The euro fell to 1.3627, its weakest against the US Dollar in more than six months, before recovering slightly to 1.3660--a more than 2.2% drop to the low. The united currency lost 2.5% versus the Japanese Yen, touching 105.27, the weakest in over a decade.

In a sign of policy turmoil at the European Central Bank (ECB) Juergen Stark, the well known German chief economist of the bank resigned from the executive board. Mr. Stark had been an adamant opponent of the bank's policy of buying debt of credit threatened EMU members. The ECB first employed this policy to support the finances of Greece, Ireland and Portugal but began buying the issuance of Italy and Spain last month, the third and fourth largest economies in the monetary union.

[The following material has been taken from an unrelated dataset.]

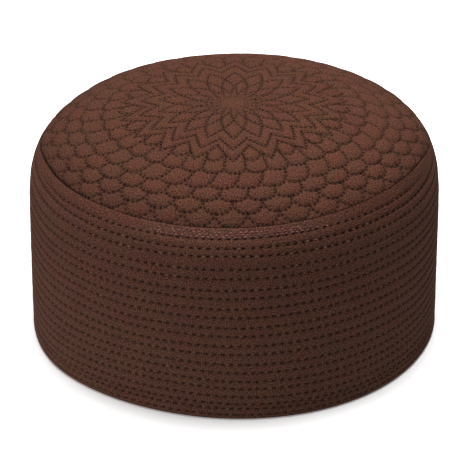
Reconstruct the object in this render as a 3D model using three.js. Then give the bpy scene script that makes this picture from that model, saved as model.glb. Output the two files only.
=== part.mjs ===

Yields on German and American government debt plunged as investors sought the safety of the one of the world's strongest economies and it's largest. The return on the German 10 year bund slid to 1.77% the lowest on record. Likewise the generic 10-year Treasury reached 1.8942%, the lowest yield on record for this compilation which goes back almost 50 years to January 1962

Banks, insurers and other holders of Greek debt face potential 50% losses if the next disbursement of the bailout package is withheld. Greece has not met the deficit reduction terms of the original bailout.

The Group of Seven finance heads are meeting this weekend in Marseille, France. But the likelihood that the group will be able to do anything except issue an official admonition for the Europeans to solve the crisis is practically nil. The Europeans "need to do whatever they can to calm these pressures. They have to have to political will", US Treasury Secretary told Bloomberg Television."